Re: Put yourself on the Map -- correction
by theorbtwo (Prior) on Aug 20, 2002 at 02:37 UTC

    You're right, jens, it isn't there any more. The instructions were correct when I found the lat/long for my address some time ago, but it seems they changed their UI.

    You can still get the data from mapblast, though. Fill in your address, and get the map, then zoom at least once so all the CGI parameters will get filled in. Then look for the CT parameter in the URL (it's a GET form, so it's easy to read). Mine reads &CT=40.0706471%3A-76.314855%3A20000, which makes my latutide 40.0706471 degrees N, by 76.314855 degrees W. longitude. However, this is decimal degrees, and we want dotted DMS. So, to convert, in each step I read off int() of the current value, then multiply the decimal part by 60. Thus, I'd put <!-- location:latitude=40.04.14,longitude=-76.18.53 -->. And thanks to you I just checked my homenode and noticed I didn't update it when I moved.

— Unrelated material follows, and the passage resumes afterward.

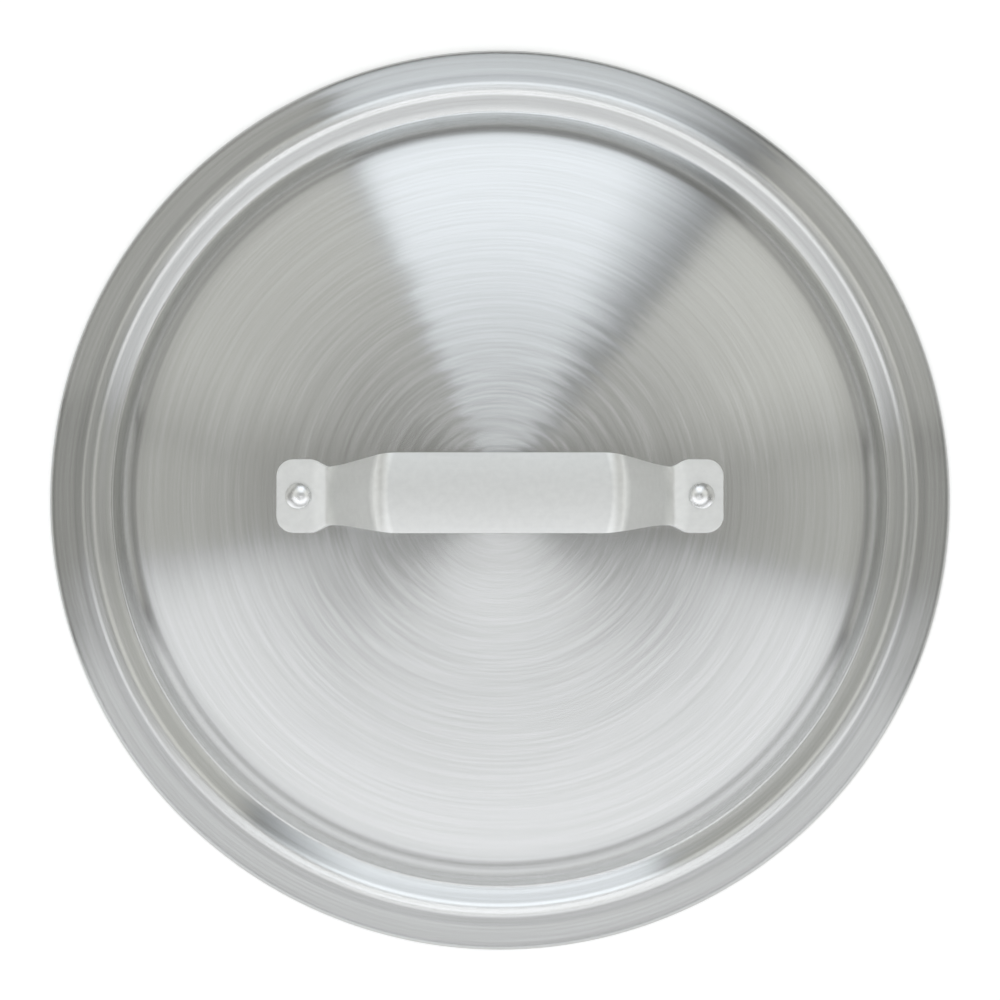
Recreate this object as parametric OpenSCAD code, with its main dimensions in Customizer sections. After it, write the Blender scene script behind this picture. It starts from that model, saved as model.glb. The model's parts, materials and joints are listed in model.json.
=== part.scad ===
// Domed cover for a brew kettle: a spun aluminium sheet, a pressed strap handle and two solid rivets.
// Millimetres, +Z up. The origin is on the cover's axis, level with the lower edge of its lip.

/* [Dome] */
// Diameter over the turned-down lip
cover_d = 324; // [270:1:390]
// Thickness of the aluminium sheet
sheet_t = 2; // [1.5:0.1:2.5]
// Height of the domed middle, from its shoulder to its crown
dome_rise = 16; // [12:0.5:22]
// Height of the side wall between the groove and the shoulder
wall_h = 8.5; // [7.5:0.5:11]
// Slope of the side wall
wall_slope = 53; // [48:1:60]
// Bend radius of the shoulder, at the middle of the sheet
shoulder_bend = 10; // [7:0.5:12]

/* [Rim] */
// Width of the sloping flange, from the lip to the seat
flange_w = 11.7; // [9:0.1:15]
// Slope of the flange
flange_slope = 20; // [14:1:24]
// Width of the level seat that rests on the kettle's brim
seat_w = 3; // [2:0.1:6]
// Depth of the locating groove below the seat
groove_depth = 3.8; // [3.2:0.1:4.6]
// Slope of the groove's outer side
groove_slope = 27; // [24:1:34]
// Bend radius at the bottom of the groove
groove_bend = 2.2; // [1.9:0.1:2.6]
// Bend radius on each side of the seat
seat_bend = 4.4; // [3:0.1:5.5]
// Bend radius where the flange turns down into the lip
lip_bend = 1.5; // [1.3:0.1:1.8]
// Height of the lip below the flange
lip_h = 3; // [2.4:0.1:4]

/* [Handle] */
// Distance between the two rivets
rivet_spacing = 142; // [118:0.1:172]
// Thickness of the strap
strap_t = 3; // [2.4:0.1:3.6]
// Clear height between the dome's crown and the grip
finger_gap = 28; // [22:0.5:34]
// Length of the level grip, corner to corner
grip_l = 82.4; // [70:0.2:96]
// Width of the grip
grip_w = 28; // [23:0.5:34]
// How far the grip's long edges curve down
grip_crown = 1.5; // [1:0.1:2.2]
// Width of the neck beside each foot
neck_w = 20.6; // [17:0.2:24]
// Width of each foot
foot_w = 26; // [22:0.5:31]
// Distance from a rivet to the foot's outer end
foot_out = 7.9; // [6.5:0.1:10]
// Distance from a rivet to the foot's inner bend
foot_in = 11.5; // [10:0.1:14]
// Radius of the foot's outer corners
foot_corner = 6; // [4:0.1:6.4]
// Length of the curve from the neck out to the foot's full width
foot_flare = 7.2; // [5:0.2:9]
// Bend radius between the grip and a leg
grip_bend = 5.5; // [4:0.5:8]
// Bend radius between a leg and its foot
foot_bend = 5; // [4:0.5:5.5]

/* [Rivets] */
// Diameter of the shank
rivet_d = 5; // [4:0.1:6]
// Diameter of the crowned head
head_d = 9; // [7.5:0.1:11]
// Height of the crowned head
head_h = 2.8; // [2.4:0.1:3.6]
// Radius of the head's crown
head_crown_r = 8; // [6.5:0.5:14]
// Diameter of the hammered tail under the cover
tail_d = 8; // [7:0.1:9.5]
// Thickness of the hammered tail
tail_h = 1.8; // [1.2:0.1:2.4]
// Gap between the shank and its hole
rivet_clearance = 0.05; // [0.02:0.01:0.1]

/* [Hidden] */
// Roundness of the bores and rivets
$fn = 96;
// Largest gap between a bend and the straight lines that draw it
bend_error = 0.012;
// Longest step along the strap, and along its feet where the outline curves
strap_step = 7;
foot_step = 1.2;
// Strips across the strap's width
strap_strips = 6;
// Length that a cutter reaches past the metal
past = 4;

// ---- A bent sheet, drawn as a line of corners with a bend radius at each ----

function heading(a, b) = atan2(b[1] - a[1], b[0] - a[0]);
function along(h) = [cos(h), sin(h)];
function aside(h) = [-sin(h), cos(h)];
function reversed(list) = [for (i = [len(list) - 1:-1:0]) list[i]];

// Points and headings round one bend, from the incoming to the outgoing straight
function bend(before, corner, after, radius) =
  let (
    h1 = heading(before, corner),
    turn = heading(corner, after) - h1,
    way = sign(turn),
    run = radius * tan(abs(turn) / 2),
    centre = corner - run * along(h1) + way * radius * aside(h1),
    steps = ceil(abs(turn) / (2 * acos(1 - bend_error / radius)))
  ) [
    for (k = [0:steps])
      let (h = h1 + turn * k / steps, p = centre - way * radius * aside(h)) [p[0], p[1], h]
  ];

// The sheet's middle line as [across, up, heading], with a bend at each inner corner
function middle_line(corners, radii) =
  let (
    n = len(corners) - 1,
    h_first = heading(corners[0], corners[1]),
    h_last = heading(corners[n - 1], corners[n])
  ) [
    [corners[0][0], corners[0][1], h_first],
    for (i = [1:n - 1]) each bend(corners[i - 1], corners[i], corners[i + 1], radii[i - 1]),
    [corners[n][0], corners[n][1], h_last]
  ];

// The outline of a sheet of thickness t about its middle line
function sheet_outline(line, t) = concat(
  [for (p = line) [p[0], p[1]] + t / 2 * aside(p[2])],
  reversed([for (p = line) [p[0], p[1]] - t / 2 * aside(p[2])])
);

// ---- The cover's section, from the crown out to the lip's lower edge ----

lip_r = (cover_d - sheet_t) / 2;
seat_out = lip_r - flange_w;
seat_in = seat_out - seat_w;
seat_z = lip_h + flange_w * tan(flange_slope);
groove_r = seat_in - groove_depth / tan(groove_slope);
groove_z = seat_z - groove_depth;
shoulder_r = groove_r - wall_h / tan(wall_slope);
shoulder_z = groove_z + wall_h;
crown_z = shoulder_z + dome_rise;
// The dome is one arc that stops short of the shoulder's bend
dome_run = (shoulder_r - shoulder_bend * tan(wall_slope / 2)) / 2;
dome_slope = atan(dome_rise / (shoulder_r - dome_run));
dome_bend = dome_run / tan(dome_slope / 2);

cover_line = middle_line(
  [
    [0, crown_z],
    [dome_run, crown_z],
    [shoulder_r, shoulder_z],
    [groove_r, groove_z],
    [seat_in, seat_z],
    [seat_out, seat_z],
    [lip_r, lip_h],
    [lip_r, 0]
  ],
  [dome_bend, shoulder_bend, groove_bend, seat_bend, seat_bend, lip_bend]
);

// ---- Where a rivet stands: on the dome's outer face, square to it ----

dome_out_r = dome_bend + sheet_t / 2;
rivet_x = rivet_spacing / 2;
rivet_tilt = asin(rivet_x / dome_out_r);
rivet_foot = [rivet_x, crown_z - dome_bend + dome_out_r * cos(rivet_tilt)];

// Puts children at a rivet: Z is the rivet's axis and 0 is the dome's outer face
module at_rivet(way) {
  mirror([way < 0 ? 1 : 0, 0, 0])
    translate([rivet_foot[0], 0, rivet_foot[1]])
      rotate([0, rivet_tilt, 0])
        children();
}

module rivet_hole(way) {
  at_rivet(way)
    translate([0, 0, -sheet_t - past])
      cylinder(d = rivet_d + 2 * rivet_clearance, h = sheet_t + strap_t + 2 * past);
}

// ---- The strap's line, from the middle of the grip out to the end of a foot ----

grip_z = crown_z + sheet_t / 2 + finger_gap + strap_t / 2;
foot_centre = rivet_foot + strap_t / 2 * aside(-rivet_tilt);
strap_corners = [
  [0, grip_z],
  [grip_l / 2, grip_z],
  foot_centre - foot_in * along(-rivet_tilt),
  foot_centre + foot_out * along(-rivet_tilt)
];
strap_bends = middle_line(strap_corners, [grip_bend, foot_bend]);

// Where along x the strap's width and section change
foot_end = strap_corners[3][0];
neck_x = strap_corners[2][0];
shoulder_x = strap_corners[1][0];

// From 0 at a to 1 at b, with level ends
function ease(a, b, x) = let (u = min(1, max(0, (x - a) / (b - a)))) u * u * (3 - 2 * u);

// Half of the strap's width at a distance x from the cover's axis
function half_width(x) =
  x > foot_end - foot_corner
  ? foot_w / 2 - foot_corner + sqrt(max(0, foot_corner ^ 2 - (x - foot_end + foot_corner) ^ 2))
  : x > neck_x
  ? neck_w / 2 + (foot_w - neck_w) / 2 * ease(neck_x, neck_x + foot_flare, x)
  : grip_w / 2 - (grip_w - neck_w) / 2 * ease(shoulder_x - grip_bend, neck_x, x);

// How far the strap's surface lies below its middle, at x along it and y across it
function crown_drop(x, y) = grip_crown * (1 - ease(shoulder_x, neck_x, x)) * (2 * y / grip_w) ^ 2;

// The line again, with points no further apart than the steps
strap_half = [
  for (i = [0:len(strap_bends) - 2])
    let (
      a = strap_bends[i],
      b = strap_bends[i + 1],
      step = a[0] > neck_x ? foot_step : strap_step,
      pieces = ceil(norm([b[0] - a[0], b[1] - a[1]]) / step)
    ) each [for (k = [0:pieces - 1]) a + (b - a) * k / pieces],
  strap_bends[len(strap_bends) - 1]
];
strap_line = concat(
  [for (p = reversed(strap_half)) if (p[0] > 0) [-p[0], p[1], -p[2]]],
  strap_half
);

function strap_point(p, across, face) =
  let (
    y = across * half_width(abs(p[0])),
    q = [p[0], p[1]] + (face * strap_t / 2 - crown_drop(abs(p[0]), y)) * aside(p[2])
  ) [q[0], y, q[1]];

// ---- The pieces ----

module cover() {
  color("gainsboro") difference() {
    rotate_extrude() polygon(sheet_outline(cover_line, sheet_t));
    rivet_hole(1);
    rivet_hole(-1);
  }
}

module handle() {
  rows = len(strap_line);
  ring = 2 * (strap_strips + 1);
  points = [
    for (p = strap_line)
      each concat(
        [for (j = [0:strap_strips]) strap_point(p, 2 * j / strap_strips - 1, 1)],
        [for (j = [strap_strips:-1:0]) strap_point(p, 2 * j / strap_strips - 1, -1)]
      )
  ];
  skin = [
    for (i = [0:rows - 2], j = [0:ring - 1])
      let (a = i * ring, b = a + ring, k = (j + 1) % ring)
        each [[a + j, b + k, b + j], [a + j, a + k, b + k]]
  ];
  last = (rows - 1) * ring;
  ends = [
    for (j = [0:strap_strips - 1])
      let (k = ring - 1 - j)
        each [
          [j, k, j + 1],
          [j + 1, k, k - 1],
          [last + j, last + j + 1, last + k],
          [last + j + 1, last + k - 1, last + k]
        ]
  ];
  color("whitesmoke") difference() {
    polyhedron(points, concat(skin, ends), convexity = 8);
    rivet_hole(1);
    rivet_hole(-1);
  }
}

// A solid rivet: a crowned head on the strap, a shank through both, and a hammered tail under the dome
module rivet(way) {
  dome_in_r = dome_out_r - sheet_t;
  // The dome's inner face falls this far away from the tail's middle at its edge
  tail_seat = dome_in_r - sqrt(dome_in_r ^ 2 - tail_d ^ 2 / 4) + bend_error;
  tail_z = -sheet_t - tail_seat;
  color("white") at_rivet(way) {
    translate([0, 0, tail_z - tail_h / 2])
      cylinder(d = rivet_d, h = strap_t - tail_z + tail_h / 2);
    translate([0, 0, strap_t]) intersection() {
      cylinder(d = head_d, h = head_h + past);
      translate([0, 0, head_h - head_crown_r]) sphere(r = head_crown_r);
    }
    translate([0, 0, tail_z - tail_h])
      cylinder(d = tail_d, h = tail_h);
  }
}

cover();
handle();
rivet(-1);  // rivet_left
rivet(1);  // rivet_right
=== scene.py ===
"""The domed aluminium cover of a brew kettle, with its strap handle and two rivets, on a white floor."""

import json
import math

import bmesh
import bpy
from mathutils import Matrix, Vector

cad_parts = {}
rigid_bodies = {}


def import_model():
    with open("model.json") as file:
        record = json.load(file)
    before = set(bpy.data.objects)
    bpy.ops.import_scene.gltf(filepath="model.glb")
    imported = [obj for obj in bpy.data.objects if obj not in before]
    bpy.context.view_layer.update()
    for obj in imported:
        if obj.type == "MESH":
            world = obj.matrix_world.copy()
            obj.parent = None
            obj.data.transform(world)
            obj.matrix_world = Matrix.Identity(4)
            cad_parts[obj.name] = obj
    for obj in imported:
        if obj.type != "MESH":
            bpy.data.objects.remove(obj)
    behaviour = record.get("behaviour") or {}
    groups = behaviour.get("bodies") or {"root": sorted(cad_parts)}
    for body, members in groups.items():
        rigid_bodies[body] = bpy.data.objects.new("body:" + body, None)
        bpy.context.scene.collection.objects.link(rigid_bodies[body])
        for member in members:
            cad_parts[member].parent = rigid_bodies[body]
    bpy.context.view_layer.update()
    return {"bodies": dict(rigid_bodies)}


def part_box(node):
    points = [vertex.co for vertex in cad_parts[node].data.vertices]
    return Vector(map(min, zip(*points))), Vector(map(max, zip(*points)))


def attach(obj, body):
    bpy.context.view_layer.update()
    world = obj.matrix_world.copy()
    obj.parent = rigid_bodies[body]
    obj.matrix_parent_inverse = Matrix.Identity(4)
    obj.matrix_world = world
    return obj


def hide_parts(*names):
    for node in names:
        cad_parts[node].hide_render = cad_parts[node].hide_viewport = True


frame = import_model()
BODY = next(iter(frame["bodies"]))
MM = 0.001

# ---- Camera -----------------------------------------------------------------------------------
# A long lens, almost straight above the cover's axis. It leans a touch towards the near side, so
# that what stands up, such as the grip, moves a little up the picture.

cover_low, cover_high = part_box("cover")
cover_radius = (cover_high.x - cover_low.x) / 2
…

    However, this, while easy, is hardly trivial. Another place to try, from a quick google search, is's Eagle (US-centric)

    One place I wouldn't try, BTW, is; not only are they MS, but they don't see to make any useful information without being a "pro user".

    Confession: It does an Immortal Body good.

      To convert a decimal number (dn) to degrees (d), minutes (m) and seconds (s):
      d = int(dn) mi = frac(dn)*60 m = int(mi) s = frac(mi)*60

      Note that int(n) denotes taking the integer part of a number (i.e. int(49.5125) = 49) and frac its fractional part (i.e. frac(49.5125) = 0.5125). mi is an intermediate result.

      Example: To convert 49.5125 decimal degrees to degrees, minutes and seconds:

      d = int(49.5125) = 49 mi = frac(49.5125)*60 = 0.5125*60 = 30.75 m = int(mi) = int(30.75) = 30 s = frac(mi)*60 = 0.75*60 = 45

      Many calculators have a built-in function to compute this - it is often called "dms" or "hms". Switch to scientific mode on your calculator. To convert from decimal to degrees, minutes and seconds, enter the number, then hit the dms button.

      To convert from degrees, minutes and seconds to decimal degrees, enter the degrees, a decimal point, then the minutes (2 digits) and seconds, then hit the [x]Inv (Inverse) button to get the inverse function and hit the dms button again.

      I found that for UK based monks will give latitude/longitude for any given postcode or address.
      Once you zoom in, the query string changes so that it includes the lat and long. No need to show it all and expand the node. Anyways, here is some code for conversion, go ahead and optimize away:
      #!/usr/local/bin/perl -w use strict; sub convert { $_ = shift; my $a; my $b; /^([0-9-]+)\.([0-9]+)$/; ($a,$_) = ($1,("0." . $2)*60); /^([0-9-]+)\.([0-9]+)$/; ($b,$_) = ($1, ("0." . $2)*60); s/\..*$//; return "$a.$b.$_"; } while(<stdin>){ my $lat; my $lon; if(/.*&CT=([0-9.-]+)%3A([0-9.-]+).*/){ my $lat = $1; my $lon = $2; print "\n\n<!-- location:latitude=" . convert($lat) . ",longit +ude=" . convert($lon) . " -->\n"; } }

      Perhaps, this could be included on the site, somehow.

      Edited, added last idea.
      Kwyjibo. A big, dumb, balding North American ape. With no chin.
Re: Put yourself on the Map -- correction
by hossman (Prior) on Aug 20, 2002 at 06:32 UTC

      It appears that MapBlast has been usurped into Microsoft and is now BingMaps...
      I didn't realise until I just looked at it that Microsoft has Streetside to complete with Google Streetview.